Part of this is the nature of live events post-Covid, but there's something bigger that SXSW can't really control. We seem to be stuck in an in-between place, where the second wave of the web is cresting and coming back down, and the third wave has yet to build up. All the great tech that drove the buzz at SXSW in past years (Twitter! Uber! Foursquare!) has either disappeared, been en-shittified, or is just something we take for granted. Meanwhile, AI is getting booed and despite a strong market, crypto is has lost its buzz. XR continues to grow slowly but steadily, but we're not all hitting the streets in headsets quite yet.

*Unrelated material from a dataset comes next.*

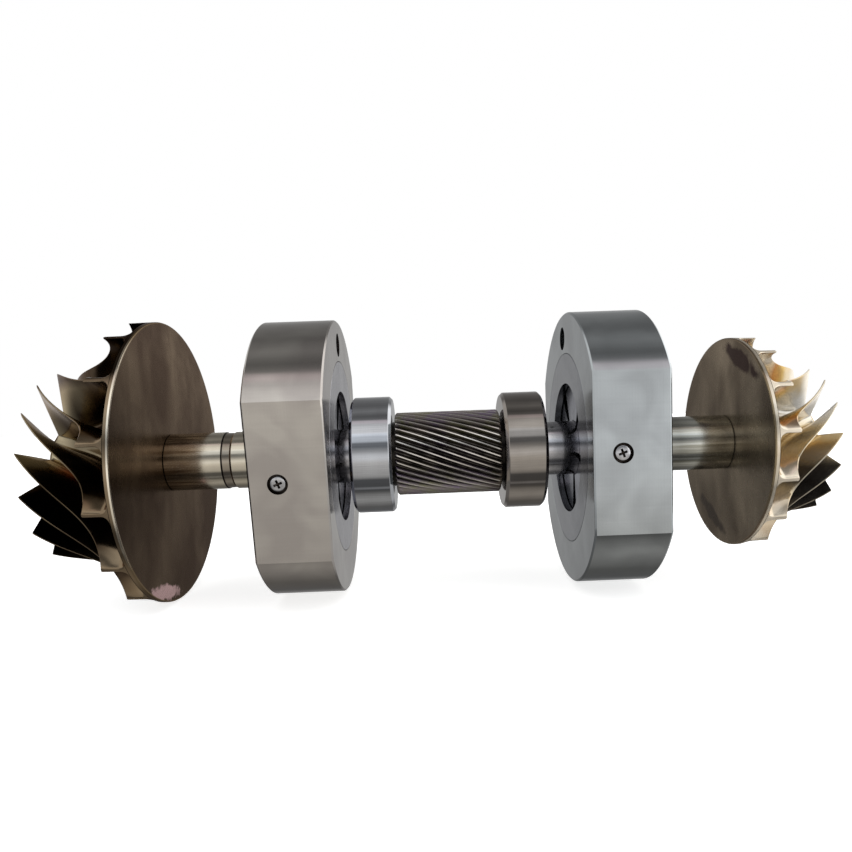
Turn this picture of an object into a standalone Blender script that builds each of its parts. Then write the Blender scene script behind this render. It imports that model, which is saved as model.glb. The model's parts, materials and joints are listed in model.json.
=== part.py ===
"""Air compressor rotor: a pinion shaft with two impellers, two thrust collars and two pad bearings.

The shaft lies along X, with the larger impeller at -X. The origin is the middle of the back flat of
the right bearing housing, where a bracket holds the part. Lengths are in metres.
"""
import math

import bmesh
import bpy
from mathutils import Vector

MM = 0.001
GAP = 0.3 * MM

# Bearing housings: rings with a flat at the front and one at the back
HOUSING_RADIUS = 100.0 * MM
HOUSING_WIDTH = 50.6 * MM
HOUSING_CHAMFER = 1.2 * MM
FLAT_DISTANCE = 85.3 * MM
LEFT_HOUSING_X = -103.4 * MM
RIGHT_HOUSING_X = 115.05 * MM
LEFT_HOUSING_TURN = math.radians(7.9)
ARC_STEPS = 16
FLAT_STEPS = 8

# End plates let into both faces of a housing, and the pads between them
PLATE_RADIUS = 70.3 * MM
PLATE_OPENING = 48.2 * MM
PLATE_THICKNESS = 5.0 * MM
PAD_SEAT_RADIUS = 53.0 * MM
PAD_COUNT = 5
PAD_SPAN = math.radians(58.0)
PAD_STEPS = 6
PAD_BACK_RADIUS = 50.0 * MM
PAD_RIB_SPAN = math.radians(14.0)

# Pin hole in the housing and the screw in its front flat
PIN_HOLE_RADIUS = 8.5 * MM
PIN_HOLE_CIRCLE = 82.3 * MM
PIN_HOLE_ANGLE = math.radians(94.0)
SCREW_OFFSET = -6.4 * MM
RECESS_RADIUS = 6.5 * MM
RECESS_DEPTH = 4.2 * MM
SCREW_HEAD_RADIUS = 4.85 * MM
SCREW_HEAD_HEIGHT = 3.4 * MM
SCREW_SHANK_RADIUS = 2.5 * MM
SCREW_SHANK_LENGTH = 12.0 * MM

# Pinion shaft
SHAFT_STEPS = 41
TEETH = 41
TEETH_HALF_LENGTH = 37.0 * MM
TIP_RADIUS = 30.9 * MM
ROOT_RADIUS = 28.3 * MM
HELIX_ANGLE = math.radians(16.5)
HELIX_SLICES = 6
JOURNAL_RADIUS = 20.1 * MM
LEFT_SHAFT_RADIUS = 21.3 * MM
RIGHT_SHAFT_RADIUS = 20.4 * MM
COLLAR_SEAT_RADIUS = 24.0 * MM
GROOVE_START = -164.3 * MM
GROOVE_END = -157.1 * MM
GROOVE_DEPTH = 0.7 * MM
STUB_RADIUS = 12.0 * MM
STUB_BORE_RADIUS = 5.3 * MM
STUB_BORE_DEPTH = 26.0 * MM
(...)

We're hanging in a trough of disillusionment for several reasons. While the AI products we've seen have a whizzy quality, they haven't managed to solve that many real, day-to-day problems. We're going to hit a massive infrastructure hole that not even all of Jensen Huang's leather jackets sewn together can fix -- digital money is the future until the internet in the store blinks out and the terminals don't work. How exactly do we think all this will work when major countries can still just shut off the internet?
So here we are, stuck in the middle of two eras. For those of us building, it's a good time, albeit a strange one -- we just have to keep our eyes on the horizon and plug away. For everyone else, just hold on -- things are going to come back around soon.